_What you are asked to do_:
Will you print the material below without altering a single character?

_Given data_:
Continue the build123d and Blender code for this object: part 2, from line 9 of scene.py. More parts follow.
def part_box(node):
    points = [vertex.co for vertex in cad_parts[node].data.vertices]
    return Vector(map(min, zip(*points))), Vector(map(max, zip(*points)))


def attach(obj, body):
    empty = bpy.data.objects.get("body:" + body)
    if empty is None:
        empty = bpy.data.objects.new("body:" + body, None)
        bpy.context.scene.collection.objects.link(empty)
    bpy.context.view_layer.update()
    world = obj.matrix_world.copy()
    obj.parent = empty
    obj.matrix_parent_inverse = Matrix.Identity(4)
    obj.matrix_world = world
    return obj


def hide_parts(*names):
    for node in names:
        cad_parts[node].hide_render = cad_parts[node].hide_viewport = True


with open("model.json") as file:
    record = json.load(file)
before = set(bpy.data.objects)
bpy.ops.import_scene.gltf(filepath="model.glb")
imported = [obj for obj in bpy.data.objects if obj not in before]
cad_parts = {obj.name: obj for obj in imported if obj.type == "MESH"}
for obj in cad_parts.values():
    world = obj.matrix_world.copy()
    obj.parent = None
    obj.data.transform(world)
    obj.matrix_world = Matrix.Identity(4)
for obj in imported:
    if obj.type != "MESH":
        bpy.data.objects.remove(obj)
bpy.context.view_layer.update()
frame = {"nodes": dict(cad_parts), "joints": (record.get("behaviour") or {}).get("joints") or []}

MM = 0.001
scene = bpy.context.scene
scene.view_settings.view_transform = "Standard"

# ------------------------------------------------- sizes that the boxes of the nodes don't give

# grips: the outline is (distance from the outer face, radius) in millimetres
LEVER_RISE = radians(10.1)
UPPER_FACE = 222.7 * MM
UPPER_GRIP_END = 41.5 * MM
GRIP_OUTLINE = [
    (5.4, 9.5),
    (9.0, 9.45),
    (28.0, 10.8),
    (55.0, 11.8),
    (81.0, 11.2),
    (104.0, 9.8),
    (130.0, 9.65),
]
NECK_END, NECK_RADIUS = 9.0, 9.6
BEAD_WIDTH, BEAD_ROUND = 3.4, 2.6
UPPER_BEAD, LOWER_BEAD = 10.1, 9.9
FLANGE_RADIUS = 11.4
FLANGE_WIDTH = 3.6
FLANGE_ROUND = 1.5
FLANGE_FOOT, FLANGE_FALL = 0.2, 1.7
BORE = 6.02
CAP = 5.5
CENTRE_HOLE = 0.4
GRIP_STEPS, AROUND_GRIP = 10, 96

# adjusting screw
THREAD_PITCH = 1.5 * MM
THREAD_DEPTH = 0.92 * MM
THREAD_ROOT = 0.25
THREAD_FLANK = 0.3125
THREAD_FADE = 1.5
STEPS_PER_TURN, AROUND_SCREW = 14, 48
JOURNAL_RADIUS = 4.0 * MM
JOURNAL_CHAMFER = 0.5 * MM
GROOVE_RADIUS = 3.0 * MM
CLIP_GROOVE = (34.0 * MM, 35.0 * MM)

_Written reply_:
Continue the build123d and Blender code for this object: part 2, from line 9 of scene.py. More parts follow.
def part_box(node):
    points = [vertex.co for vertex in cad_parts[node].data.vertices]
    return Vector(map(min, zip(*points))), Vector(map(max, zip(*points)))


def attach(obj, body):
    empty = bpy.data.objects.get("body:" + body)
    if empty is None:
        empty = bpy.data.objects.new("body:" + body, None)
        bpy.context.scene.collection.objects.link(empty)
    bpy.context.view_layer.update()
    world = obj.matrix_world.copy()
    obj.parent = empty
    obj.matrix_parent_inverse = Matrix.Identity(4)
    obj.matrix_world = world
    return obj


def hide_parts(*names):
    for node in names:
        cad_parts[node].hide_render = cad_parts[node].hide_viewport = True


with open("model.json") as file:
    record = json.load(file)
before = set(bpy.data.objects)
bpy.ops.import_scene.gltf(filepath="model.glb")
imported = [obj for obj in bpy.data.objects if obj not in before]
cad_parts = {obj.name: obj for obj in imported if obj.type == "MESH"}
for obj in cad_parts.values():
    world = obj.matrix_world.copy()
    obj.parent = None
    obj.data.transform(world)
    obj.matrix_world = Matrix.Identity(4)
for obj in imported:
    if obj.type != "MESH":
        bpy.data.objects.remove(obj)
bpy.context.view_layer.update()
frame = {"nodes": dict(cad_parts), "joints": (record.get("behaviour") or {}).get("joints") or []}

MM = 0.001
scene = bpy.context.scene
scene.view_settings.view_transform = "Standard"

# ------------------------------------------------- sizes that the boxes of the nodes don't give

# grips: the outline is (distance from the outer face, radius) in millimetres
LEVER_RISE = radians(10.1)
UPPER_FACE = 222.7 * MM
UPPER_GRIP_END = 41.5 * MM
GRIP_OUTLINE = [
    (5.4, 9.5),
    (9.0, 9.45),
    (28.0, 10.8),
    (55.0, 11.8),
    (81.0, 11.2),
    (104.0, 9.8),
    (130.0, 9.65),
]
NECK_END, NECK_RADIUS = 9.0, 9.6
BEAD_WIDTH, BEAD_ROUND = 3.4, 2.6
UPPER_BEAD, LOWER_BEAD = 10.1, 9.9
FLANGE_RADIUS = 11.4
FLANGE_WIDTH = 3.6
FLANGE_ROUND = 1.5
FLANGE_FOOT, FLANGE_FALL = 0.2, 1.7
BORE = 6.02
CAP = 5.5
CENTRE_HOLE = 0.4
GRIP_STEPS, AROUND_GRIP = 10, 96

# adjusting screw
THREAD_PITCH = 1.5 * MM
THREAD_DEPTH = 0.92 * MM
THREAD_ROOT = 0.25
THREAD_FLANK = 0.3125
THREAD_FADE = 1.5
STEPS_PER_TURN, AROUND_SCREW = 14, 48
JOURNAL_RADIUS = 4.0 * MM
JOURNAL_CHAMFER = 0.5 * MM
GROOVE_RADIUS = 3.0 * MM
CLIP_GROOVE = (34.0 * MM, 35.0 * MM)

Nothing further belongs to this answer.